A Los Angeles County jury has awarded a former LAPD sergeant $4.5 million after finding that department officials retaliated against him when he reported another officer for billing Metro Transit for overtime work that was never performed.
The lawsuit by Randy Rangel, who spent 32 years with the department before retiring in 2023, was the latest in a string of lawsuits involving officers from the department’s Transit Services Division over allegations of overtime fraud, gender discrimination and lax supervision. Often, the officers who sued alleged they faced backlash from their bosses after having pointed fingers at their own colleagues.
In Rangel’s case, he said his troubles started in February 2018 when he alleged a sergeant, Humberto Najera, was overreporting overtime.
Rangel claimed he reported the issue up the chain of command on at least two occasions in 2018 and 2019 but the department never launched an investigation.
Instead, he said in his lawsuit, he became the target of a months-long retaliation and harassment campaign. He eventually lost his position as captain’s adjutant, considered a springboard to promotion, and suspects that someone from the command staff started a false rumor that he was sleeping with a civilian secretary.
Fearing further retaliation, Rangel said, he filed a complaint anonymously with Internal Affairs in February 2020.
After taking some paid time off to recover from shoulder surgery for an injury sustained on the job, Rangel’s suit said, he returned to work in September 2020 and discovered that his name was circulating as the source of the complaint. Under department rules, such information is supposed to be secret to protect whistleblowers.
The suit says that a supervisor informed him he was in the “crosshairs” of Najera and Lt. Leonard Perez, whom Rangel had accused of failing to investigate the overtime fraud.
The retired sergeant said he endured sarcastic quips about his work injury and, after an encounter in which officers under his command were accused of using force and not reporting it, colleagues mocked him about what they dubbed the “Rangel incident.”
Perez, he said, wrote him up for potential discipline, a move that hung over Rangel’s head until department higher-ups cleared him. Perez denied the allegations in court documents.

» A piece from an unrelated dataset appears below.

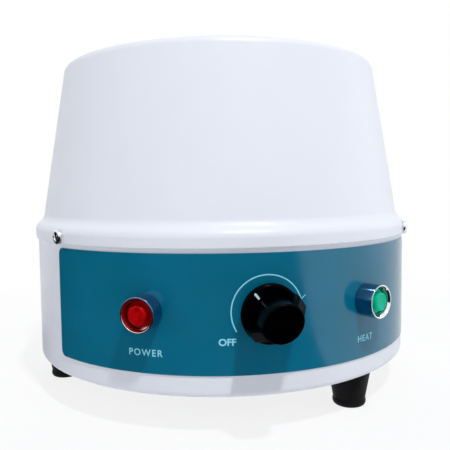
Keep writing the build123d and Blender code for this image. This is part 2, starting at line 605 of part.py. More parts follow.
def foot_screws():
    seat = FOOT_RECESS_DEPTH - FOOT_WASHER
    end = PAN_FLOOR + FOOT_NUT_THICKNESS + SCREW_TAIL
    screw = rod(FOOT_SCREW_HEAD_RADIUS, seat - FOOT_SCREW_HEAD, seat) + rod(FOOT_SCREW_RADIUS, seat, end)
    screw = fillet(screw.edges().group_by(Axis.Z)[0], FOOT_SCREW_HEAD / 2)
    return [place * screw for place in foot_places()]


def foot_washers():
    hole = FOOT_SCREW_RADIUS + HOLE_CLEARANCE
    washer = tube(FOOT_WASHER_RADIUS, hole, FOOT_RECESS_DEPTH - FOOT_WASHER, FOOT_RECESS_DEPTH)
    return [place * washer for place in foot_places()]


def foot_nuts():
    nut = hex_nut(FOOT_NUT_FLATS, FOOT_SCREW_RADIUS, PAN_FLOOR, PAN_FLOOR + FOOT_NUT_THICKNESS)
    return [place * nut for place in foot_places()]


# ---- Cord gland, in a frame with z = 0 on the pan's outer surface ----

def gland_body():
    body = rod(GLAND_RADIUS, -GLAND_SPIGOT, GLAND_THREAD_END) + hexagon(GLAND_FLATS, 0, GLAND_HEX)
    body -= rod(GLAND_BORE, -GLAND_SPIGOT, GLAND_THREAD_END)
    return body - rod(GLAND_SEAL_RADIUS, GLAND_HEX, GLAND_THREAD_END)


def gland_seal():
    """The rubber ring that the cap squeezes on the cord."""
    return tube(GLAND_SEAL_RADIUS, GLAND_SEAL_BORE, GLAND_HEX, GLAND_SEAL_END)


def gland_cap():
    """The cap has wrench flats at its back and a smooth nose that the cord leaves through."""
    back = GLAND_HEX + SEAT_GAP
    nose_back = back + GLAND_CAP_HEX
    nose = Pos(0, 0, nose_back) * Cone(GLAND_CAP_RADIUS, GLAND_CAP_NOSE, GLAND_FRONT - nose_back, align=BASE)
    nose = fillet(nose.edges().group_by(Axis.Z)[-1], GLAND_CAP_EDGE)
    cap = hexagon(GLAND_FLATS, back, nose_back) + nose
    cap -= rod(GLAND_RADIUS, back, GLAND_THREAD_END)
    cap -= rod(GLAND_SEAL_RADIUS, GLAND_THREAD_END, GLAND_SEAL_END)
    return cap - rod(GLAND_BORE, GLAND_SEAL_END, GLAND_FRONT)


def gland_locknut():
    corner = GLAND_FLATS / sqrt(3)
    face = sqrt(PAN_INSIDE**2 - corner**2) - PAN_RADIUS - SEAT_GAP
    return hex_nut(GLAND_FLATS, GLAND_RADIUS, face - GLAND_NUT_THICKNESS, face)


# ---- Terminal block and earth stud, on the pan's floor ----

def pole_offsets():
    return [TERMINAL_PITCH * (pole - (TERMINAL_POLES - 1) / 2) for pole in range(TERMINAL_POLES)]


def terminal_block():
    """A ceramic block with a screw well over each wire way."""
    length, width, height = TERMINAL_BLOCK
    block = Pos(*TERMINAL_PLACE, PAN_FLOOR) * Box(length, width, height, align=BASE)
    block = fillet(block.edges().filter_by(Axis.Z), TERMINAL_WELL)
    x, y = TERMINAL_PLACE
    wire_way = Rot(X=90) * Cylinder(WIRE_RADIUS + HOLE_CLEARANCE, 2 * width)
    for offset in pole_offsets():
        block -= Pos(x + offset, y, 0) * rod(TERMINAL_WELL, PAN_FLOOR + WIRE_HEIGHT, PAN_FLOOR + height)
        block -= Pos(x + offset, y, PAN_FLOOR + WIRE_HEIGHT) * wire_way
    fixing = rod(TERMINAL_FIXING_RADIUS, PAN_FLOOR, PAN_FLOOR + height / 2)
    return block - [place * fixing for place in terminal_fixing_places()]


def terminal_screws():
    x, y = TERMINAL_PLACE
    top = PAN_FLOOR + TERMINAL_BLOCK[2]
    screw = rod(TERMINAL_SCREW_RADIUS, PAN_FLOOR + WIRE_HEIGHT + WIRE_RADIUS + SEAT_GAP, top - TERMINAL_WELL)
    return [Pos(x + offset, y, 0) * screw for offset in pole_offsets()]


def terminal_fixings():
    """Screws from under the pan into the block."""
    screw = rod(TERMINAL_FIXING_RADIUS, FOOT_HEIGHT, PAN_FLOOR + TERMINAL_BLOCK[2] / 2 - SCREW_TAIL)
    screw += rod(TERMINAL_FIXING_HEAD, FOOT_HEIGHT - TERMINAL_FIXING_RADIUS, FOOT_HEIGHT)
    return [place * screw for place in terminal_fixing_places()]


def earth_stud():
    stud = rod(EARTH_RADIUS, FOOT_HEIGHT, PAN_FLOOR + EARTH_STUD_HEIGHT)
    stud += hexagon(EARTH_NUT_FLATS, FOOT_HEIGHT - EARTH_NUT_THICKNESS / 2, FOOT_HEIGHT)
    return Pos(*EARTH_PLACE) * stud


def earth_nuts():
    """One nut holds the stud in the pan, the other holds the lead's ring."""
    nut = hex_nut(EARTH_NUT_FLATS, EARTH_RADIUS, PAN_FLOOR, PAN_FLOOR + EARTH_NUT_THICKNESS)
    lift = EARTH_NUT_THICKNESS + EARTH_RING[1]
    return [Pos(*EARTH_PLACE) * nut, Pos(*EARTH_PLACE, lift) * nut]


# ---- Wires ----

def wire(points, bend):
    """A round insulated wire along straight runs joined by arcs."""
    path = FilletPolyline(*points, radius=bend)
    section = Plane(origin=path @ 0, z_dir=path % 0) * Circle(WIRE_RADIUS)
    return sweep(section, path=path)


def lead_bushes():
    """Ceramic beads with a flange that rests on the shield."""
    bead = rod(BEAD_RADIUS, SHIELD_TOP - BEAD_TAIL, SHIELD_TOP)
    bead += rod(BEAD_FLANGE_RADIUS, SHIELD_TOP, SHIELD_TOP + BEAD_FLANGE)
    bead -= rod(WIRE_RADIUS + HOLE_CLEARANCE, SHIELD_TOP - BEAD_TAIL, SHIELD_TOP + BEAD_FLANGE)
    return [Pos(*place) * bead for place in BEAD_PLACES]


def tag_end(side_x, side_y):
    """The free end of one of the regulator's blades."""
    half = REGULATOR_TAG_SPACING / 2
    tag_back = REGULATOR_BACK - REGULATOR_TAG[2] - WIRE_GAP
    return wall_frame(0, PANEL_LEVEL, PAN_RADIUS).from_local_coords((side_x * half, side_y * half, tag_back))


def terminal_way(pole):
    """The front of the block at one of its wire ways."""
    x, y = TERMINAL_PLACE
    return Vector(x + pole_offsets()[pole], y - TERMINAL_BLOCK[1] / 2 - WIRE_GAP, PAN_FLOOR + WIRE_HEIGHT)


def coil_end(side):
    x, y = BEAD_PLACES[side]
    return Vector(x, y, NEST_CENTRE + COIL_REACH * sin(LAST_RING) - COIL_RADIUS - WIRE_GAP)


def heater_return_lead():
    start, end = coil_end(1), terminal_way(1)
    below = Vector(start.X, start.Y, SHIELD_TOP - HEATER_DROPS[1] * BEAD_TAIL)
    return wire([start, below, end - Vector(0, HEATER_RETURN_RUN, 0), end], HEATER_BEND)


def heater_feed_lead():
    start, end = coil_end(0), tag_end(-1, 1)
    below = Vector(start.X, start.Y, SHIELD_TOP - HEATER_DROPS[0] * BEAD_TAIL)
    return wire([start, below, end + Vector(0, HEATER_FEED_RUN, 0), end], HEATER_BEND)


def supply_lead():
    start, end = terminal_way(0), tag_end(1, -1)
    out, back = SUPPLY_RUNS
    return wire([start, start - Vector(0, out, 0), end + Vector(0, back, 0), end], SUPPLY_BEND)


def lamp_lead(side):
    """From a blade of the regulator round to the lower tag of one lamp."""
    start = tag_end(side, side)
    lamp = wall_frame(side * LAMP_ANGLE, PANEL_LEVEL, LABEL_RADIUS)
    tag_back = LAMP_BODY_BACK - LAMP_TAG[2] - WIRE_GAP
    end = lamp.from_local_coords((0, -LAMP_TAG_SPACING / 2, tag_back))
    before = lamp.from_local_coords((0, -LAMP_TAG_SPACING / 2, tag_back - LAMP_TAG_RUN))
    out = start + Vector(0, LAMP_BLADE_RUN, 0)
    between = (out + before) / 2 + Vector(0, LAMP_SLACK, 0)
    return wire([start, out, between, before, end], WIRE_BEND)


def earth_lead():
    """From the last pole to a ring terminal under the stud's upper nut."""
    x, y = EARTH_PLACE
    radius, thickness = EARTH_RING
    reach, width = EARTH_TONGUE
    bottom = PAN_FLOOR + EARTH_NUT_THICKNESS
    turn = Rot(Z=EARTH_HEADING)
    tongue = Box(reach - EARTH_RADIUS, width, thickness, align=BASE)
    tongue = Pos(-(reach + EARTH_RADIUS) / 2, 0, bottom) * tongue
    ring = Pos(x, y, 0) * turn * (tube(radius, EARTH_RADIUS, bottom, bottom + thickness) + tongue)
    level = bottom + thickness / 2
    back = Vector(cos(radians(EARTH_HEADING)), sin(radians(EARTH_HEADING)), 0)
    stud = Vector(x, y, level)
    start = terminal_way(2)
    turn_back = stud - back * EARTH_RUN
    low = turn_back - Vector(*EARTH_SWEEP)
    points = [start, start - Vector(0, EARTH_WAY_RUN, 0), low, turn_back, stud - back * reach]
    return wire(points, WIRE_BEND) + ring


def place_all():
    """Every node of the mantle, by name."""
    panel = wall_frame(0, PANEL_LEVEL, PAN_RADIUS)
    turn = Rot(Z=90 - KNOB_POINTER - KNOB_GRIP_TURN)
    gland = wall_frame(180, GLAND_LEVEL, PAN_RADIUS)
    nodes = {
        "base_pan": base_pan(),
        "upper_housing": upper_housing(),
        "heat_shield": heat_shield(),
        "housing_screws": housing_screws(),
        "housing_nuts": housing_nuts(),
        "flask_nest": flask_nest(),
        "heating_coil": heating_coil(),
        "insulation": insulation(),
        "front_label": front_label(),
        "regulator_case": panel * regulator_case(),
        "regulator_cover": panel * regulator_cover(),
        "regulator_tags": [panel * tag for tag in regulator_tags()],
        "regulator_bush": panel * regulator_bush(),
        "regulator_washer": panel * regulator_washer(),
        "regulator_nut": panel * regulator_nut(),
        "control_shaft": panel * turn * control_shaft(),
        "control_knob": panel * turn * control_knob(),
        "knob_grub_screw": panel * turn * knob_grub_screw(),
        "foot_screws": foot_screws(),
        "foot_washers": foot_washers(),
        "foot_nuts": foot_nuts(),
        "gland_body": gland * gland_body(),
        "gland_seal": gland * gland_seal(),
        "gland_cap": gland * gland_cap(),
        "gland_locknut": gland * gland_locknut(),
        "terminal_block": terminal_block(),
        "terminal_screws": terminal_screws(),
        "terminal_fixings": terminal_fixings(),
        "earth_stud": earth_stud(),
        "earth_nuts": earth_nuts(),
        "lead_bushes": lead_bushes(),
        "heater_feed_lead": heater_feed_lead(),
        "heater_return_lead": heater_return_lead(),
        "supply_lead": supply_lead(),
        "power_lamp_lead": lamp_lead(-1),
        "heat_lamp_lead": lamp_lead(1),
        "earth_lead": earth_lead(),
    }
    for name, place in zip(FOOT_ANGLES, foot_places()):
        nodes[name] = place * foot()
    for name, side in (("power", -1), ("heat", 1)):
        lamp = wall_frame(side * LAMP_ANGLE, PANEL_LEVEL, LABEL_RADIUS)
        for part_name, part in lamp_parts(name).items():
            nodes[part_name] = [lamp * piece for piece in part] if isinstance(part, list) else lamp * part
    return nodes


os.makedirs("parts", exist_ok=True)
for node_name, shape in place_all().items():
    whole = Compound(children=list(shape)) if isinstance(shape, list) else shape
    export_step(whole, f"parts/{node_name}.step")
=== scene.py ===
from math import atan2, cos, degrees, pi, radians, sin, sqrt, tan

import bmesh
import bpy
from mathutils import Matrix, Vector


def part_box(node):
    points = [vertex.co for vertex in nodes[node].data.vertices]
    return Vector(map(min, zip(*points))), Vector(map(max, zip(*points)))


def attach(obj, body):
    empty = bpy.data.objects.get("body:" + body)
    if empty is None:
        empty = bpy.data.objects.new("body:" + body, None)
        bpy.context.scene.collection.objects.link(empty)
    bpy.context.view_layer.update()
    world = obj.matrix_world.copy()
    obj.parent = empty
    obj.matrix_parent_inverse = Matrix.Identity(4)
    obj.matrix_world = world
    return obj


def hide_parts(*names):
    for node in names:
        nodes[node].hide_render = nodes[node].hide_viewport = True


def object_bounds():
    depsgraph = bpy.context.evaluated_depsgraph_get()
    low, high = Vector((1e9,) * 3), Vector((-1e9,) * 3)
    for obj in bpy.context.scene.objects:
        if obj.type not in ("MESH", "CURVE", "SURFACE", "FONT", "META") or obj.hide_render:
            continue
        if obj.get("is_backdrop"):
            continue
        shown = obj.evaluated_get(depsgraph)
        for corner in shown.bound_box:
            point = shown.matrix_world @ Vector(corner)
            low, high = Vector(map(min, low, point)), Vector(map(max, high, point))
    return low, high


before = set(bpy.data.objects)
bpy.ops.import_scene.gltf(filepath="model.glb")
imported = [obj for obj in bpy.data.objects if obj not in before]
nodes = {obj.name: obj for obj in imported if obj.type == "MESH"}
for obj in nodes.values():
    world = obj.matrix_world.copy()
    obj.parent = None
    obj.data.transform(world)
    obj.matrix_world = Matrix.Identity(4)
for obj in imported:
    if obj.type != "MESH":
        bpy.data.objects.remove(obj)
cad_low, cad_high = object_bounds()
scene = bpy.context.scene
mm = 0.001


# ---- Camera ----
# It stands about 390 mm in front of the mantle's axis, left of the knob and just above the
# shoulder, and looks slightly down on the controls.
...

Rangel’s attorney, Tamar Arminak, said her client felt vindicated by the jury’s decision, after spending years trying to blow the whistle about a division that was essentially run as its own fiefdom.
Najera in particular, she said, benefited from his close relationship with Perez, the lieutenant, and other senior leadership. Even though he was being paid overtime by the Metropolitan Transportation Authority, Najera spent some of his shifts doing homework and other activities not related to his job, she said.
“Having his textbooks out, listening to lectures at his desk, not even giving a s—,” she said. “I mean, his [overtime] hours were insane.”
When reached on Monday, Najera said he’d been told not to discuss the case and directed questions to the LAPD’s press office, which didn’t immediately respond to a request for comment. The city attorney’s office, which defended the officers listed as defendants in the suit, also did not respond to a request for comment.
The final amount that the city pays out to Rangel may change, as such figures are often appealed and later hashed out in post-trial hearings.
Although some lawsuits are inevitable, the tens of millions of dollars in taxpayer money spent to pay verdicts or settlements over police behavior has increasingly angered city officials and the public, particularly given the city’s dire financial straits. On social media last week, City Controller Kenneth Mejia reported that the city had paid out more than $107 million so far this fiscal year to settle police-related court cases.
Department officials are said to be quietly studying the problem of growing legal payouts, with the hope of figuring out ways to clamp down on behavior that can lead to such lawsuits.
“The culture was terrible. I mean it was all about greed,” said Heather Rolland, a former Transit Services detective. “It’s a good ol’ boys club.”
Rolland herself sued the city, alleging she faced retaliation and gender discrimination during her time with Transit Services, and a jury awarded her $949,000 last year.
She said the division’s leaders went to great lengths to hide the complaints from the MTA, out of fear that it would void its lucrative contract with the LAPD. The Police Department is one of several local law enforcement agencies that contract with MTA to patrol the county’s sprawling bus and rail system.
The LAPD is responsible for nearly three-quarters of the system and deploys, on average, 386 officers daily, more than half of whom are working overtime.
Apart from Rolland and Rangel, numerous other current and former division officers have filed lawsuits in recent years. One female officer alleged that the department went after her after she reported being groped under her ballistic vest and other sexual harassment on the job, while another officer alleged in his lawsuit that he was harassed after his colleagues found out that he was bisexual.
Brian Pratt, a Transit Services captain who supervised Rangel, filed his own retaliation lawsuit against the city.
So did a former Internal Affairs detective who says he was pressured by senior department officials to substantiate allegations made against Pratt. A sergeant who has been listed as a defendant in several suits, Ashraf “Andy” Hanna, took his own legal action against the city, claiming he was discriminated against because of his Egyptian heritage. Hanna’s case and the Internal Affairs detective’s claim both remain pending, with the city denying wrongdoing.